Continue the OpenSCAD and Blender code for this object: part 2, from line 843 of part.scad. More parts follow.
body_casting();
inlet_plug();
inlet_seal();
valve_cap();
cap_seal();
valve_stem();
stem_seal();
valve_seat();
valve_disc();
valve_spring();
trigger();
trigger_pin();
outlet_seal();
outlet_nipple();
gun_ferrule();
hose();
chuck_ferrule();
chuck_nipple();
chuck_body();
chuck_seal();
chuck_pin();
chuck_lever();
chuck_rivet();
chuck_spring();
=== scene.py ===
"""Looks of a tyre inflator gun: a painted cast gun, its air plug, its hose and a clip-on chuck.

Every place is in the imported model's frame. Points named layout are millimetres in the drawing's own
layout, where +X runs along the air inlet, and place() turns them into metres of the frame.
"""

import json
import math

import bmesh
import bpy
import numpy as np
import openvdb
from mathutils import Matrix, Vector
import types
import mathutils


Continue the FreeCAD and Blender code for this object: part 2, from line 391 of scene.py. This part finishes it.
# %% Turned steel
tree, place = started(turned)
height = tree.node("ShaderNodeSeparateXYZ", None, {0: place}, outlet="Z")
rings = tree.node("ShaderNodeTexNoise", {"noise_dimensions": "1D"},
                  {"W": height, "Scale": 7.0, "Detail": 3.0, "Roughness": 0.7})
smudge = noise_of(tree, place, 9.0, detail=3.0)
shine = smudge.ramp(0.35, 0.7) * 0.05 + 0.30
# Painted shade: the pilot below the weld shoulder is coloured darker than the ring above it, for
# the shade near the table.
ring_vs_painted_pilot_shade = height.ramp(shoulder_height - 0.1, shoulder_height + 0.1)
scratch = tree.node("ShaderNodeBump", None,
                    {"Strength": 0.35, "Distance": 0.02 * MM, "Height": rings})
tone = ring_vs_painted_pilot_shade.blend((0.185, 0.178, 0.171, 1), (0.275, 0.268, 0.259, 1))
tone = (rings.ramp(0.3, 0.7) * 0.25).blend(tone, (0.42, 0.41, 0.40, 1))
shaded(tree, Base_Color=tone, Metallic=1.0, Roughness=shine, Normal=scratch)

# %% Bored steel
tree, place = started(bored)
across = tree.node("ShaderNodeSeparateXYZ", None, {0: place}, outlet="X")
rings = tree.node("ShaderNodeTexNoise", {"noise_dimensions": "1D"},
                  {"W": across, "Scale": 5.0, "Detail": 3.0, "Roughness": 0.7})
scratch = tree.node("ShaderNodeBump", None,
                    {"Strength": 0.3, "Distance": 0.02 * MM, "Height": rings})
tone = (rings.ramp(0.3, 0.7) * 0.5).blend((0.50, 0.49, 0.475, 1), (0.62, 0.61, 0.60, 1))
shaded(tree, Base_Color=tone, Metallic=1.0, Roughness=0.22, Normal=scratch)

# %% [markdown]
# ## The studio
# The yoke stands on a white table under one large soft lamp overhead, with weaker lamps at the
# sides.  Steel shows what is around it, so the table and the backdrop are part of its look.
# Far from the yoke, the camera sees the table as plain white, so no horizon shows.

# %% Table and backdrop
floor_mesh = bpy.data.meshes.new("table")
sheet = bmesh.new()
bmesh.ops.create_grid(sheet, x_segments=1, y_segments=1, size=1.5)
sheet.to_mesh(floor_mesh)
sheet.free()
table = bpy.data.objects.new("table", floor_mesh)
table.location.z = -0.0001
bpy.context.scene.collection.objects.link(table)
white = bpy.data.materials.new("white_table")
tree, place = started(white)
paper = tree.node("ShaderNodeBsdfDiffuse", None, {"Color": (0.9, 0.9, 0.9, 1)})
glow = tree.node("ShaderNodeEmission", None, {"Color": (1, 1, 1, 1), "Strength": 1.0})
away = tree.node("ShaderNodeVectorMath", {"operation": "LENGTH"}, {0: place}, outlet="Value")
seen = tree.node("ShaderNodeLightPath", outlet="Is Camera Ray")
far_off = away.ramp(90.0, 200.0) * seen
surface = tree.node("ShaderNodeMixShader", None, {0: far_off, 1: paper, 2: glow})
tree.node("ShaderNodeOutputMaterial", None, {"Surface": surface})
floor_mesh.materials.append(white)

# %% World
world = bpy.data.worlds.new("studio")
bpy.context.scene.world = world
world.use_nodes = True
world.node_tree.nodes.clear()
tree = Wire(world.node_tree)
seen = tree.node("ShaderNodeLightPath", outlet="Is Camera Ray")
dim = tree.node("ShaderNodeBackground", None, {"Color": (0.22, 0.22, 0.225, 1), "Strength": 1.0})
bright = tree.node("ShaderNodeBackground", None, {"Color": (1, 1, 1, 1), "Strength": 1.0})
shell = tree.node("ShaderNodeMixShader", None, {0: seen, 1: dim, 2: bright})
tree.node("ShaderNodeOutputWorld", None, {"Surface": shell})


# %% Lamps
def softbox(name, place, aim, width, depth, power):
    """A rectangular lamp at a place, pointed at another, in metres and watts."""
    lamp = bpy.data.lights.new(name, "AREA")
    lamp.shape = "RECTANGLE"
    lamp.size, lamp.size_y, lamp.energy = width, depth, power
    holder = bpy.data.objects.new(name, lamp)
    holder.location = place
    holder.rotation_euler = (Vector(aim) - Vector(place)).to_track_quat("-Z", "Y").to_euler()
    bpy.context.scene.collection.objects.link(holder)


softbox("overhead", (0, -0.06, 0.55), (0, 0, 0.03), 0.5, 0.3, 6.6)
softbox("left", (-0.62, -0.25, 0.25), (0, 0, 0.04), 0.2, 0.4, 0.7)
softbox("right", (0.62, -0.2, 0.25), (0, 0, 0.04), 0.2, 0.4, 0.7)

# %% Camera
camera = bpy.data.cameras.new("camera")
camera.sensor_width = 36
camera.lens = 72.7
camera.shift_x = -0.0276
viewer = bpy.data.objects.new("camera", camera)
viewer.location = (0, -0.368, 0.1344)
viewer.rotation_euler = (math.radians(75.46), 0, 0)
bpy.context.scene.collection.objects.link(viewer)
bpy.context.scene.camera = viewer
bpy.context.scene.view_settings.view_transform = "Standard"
• • • • •
Objective - Can you repeat, word for word, every line above from the one containing "valve_seat();" down to the one containing "Metallic=1.0, Roughness=0.22, Normal=scratch)", including both?

Solution -
valve_seat();
valve_disc();
valve_spring();
trigger();
trigger_pin();
outlet_seal();
outlet_nipple();
gun_ferrule();
hose();
chuck_ferrule();
chuck_nipple();
chuck_body();
chuck_seal();
chuck_pin();
chuck_lever();
chuck_rivet();
chuck_spring();
=== scene.py ===
"""Looks of a tyre inflator gun: a painted cast gun, its air plug, its hose and a clip-on chuck.

Every place is in the imported model's frame. Points named layout are millimetres in the drawing's own
layout, where +X runs along the air inlet, and place() turns them into metres of the frame.
"""

import json
import math

import bmesh
import bpy
import numpy as np
import openvdb
from mathutils import Matrix, Vector
import types
import mathutils


Continue the FreeCAD and Blender code for this object: part 2, from line 391 of scene.py. This part finishes it.
# %% Turned steel
tree, place = started(turned)
height = tree.node("ShaderNodeSeparateXYZ", None, {0: place}, outlet="Z")
rings = tree.node("ShaderNodeTexNoise", {"noise_dimensions": "1D"},
                  {"W": height, "Scale": 7.0, "Detail": 3.0, "Roughness": 0.7})
smudge = noise_of(tree, place, 9.0, detail=3.0)
shine = smudge.ramp(0.35, 0.7) * 0.05 + 0.30
# Painted shade: the pilot below the weld shoulder is coloured darker than the ring above it, for
# the shade near the table.
ring_vs_painted_pilot_shade = height.ramp(shoulder_height - 0.1, shoulder_height + 0.1)
scratch = tree.node("ShaderNodeBump", None,
                    {"Strength": 0.35, "Distance": 0.02 * MM, "Height": rings})
tone = ring_vs_painted_pilot_shade.blend((0.185, 0.178, 0.171, 1), (0.275, 0.268, 0.259, 1))
tone = (rings.ramp(0.3, 0.7) * 0.25).blend(tone, (0.42, 0.41, 0.40, 1))
shaded(tree, Base_Color=tone, Metallic=1.0, Roughness=shine, Normal=scratch)

# %% Bored steel
tree, place = started(bored)
across = tree.node("ShaderNodeSeparateXYZ", None, {0: place}, outlet="X")
rings = tree.node("ShaderNodeTexNoise", {"noise_dimensions": "1D"},
                  {"W": across, "Scale": 5.0, "Detail": 3.0, "Roughness": 0.7})
scratch = tree.node("ShaderNodeBump", None,
                    {"Strength": 0.3, "Distance": 0.02 * MM, "Height": rings})
tone = (rings.ramp(0.3, 0.7) * 0.5).blend((0.50, 0.49, 0.475, 1), (0.62, 0.61, 0.60, 1))
shaded(tree, Base_Color=tone, Metallic=1.0, Roughness=0.22, Normal=scratch)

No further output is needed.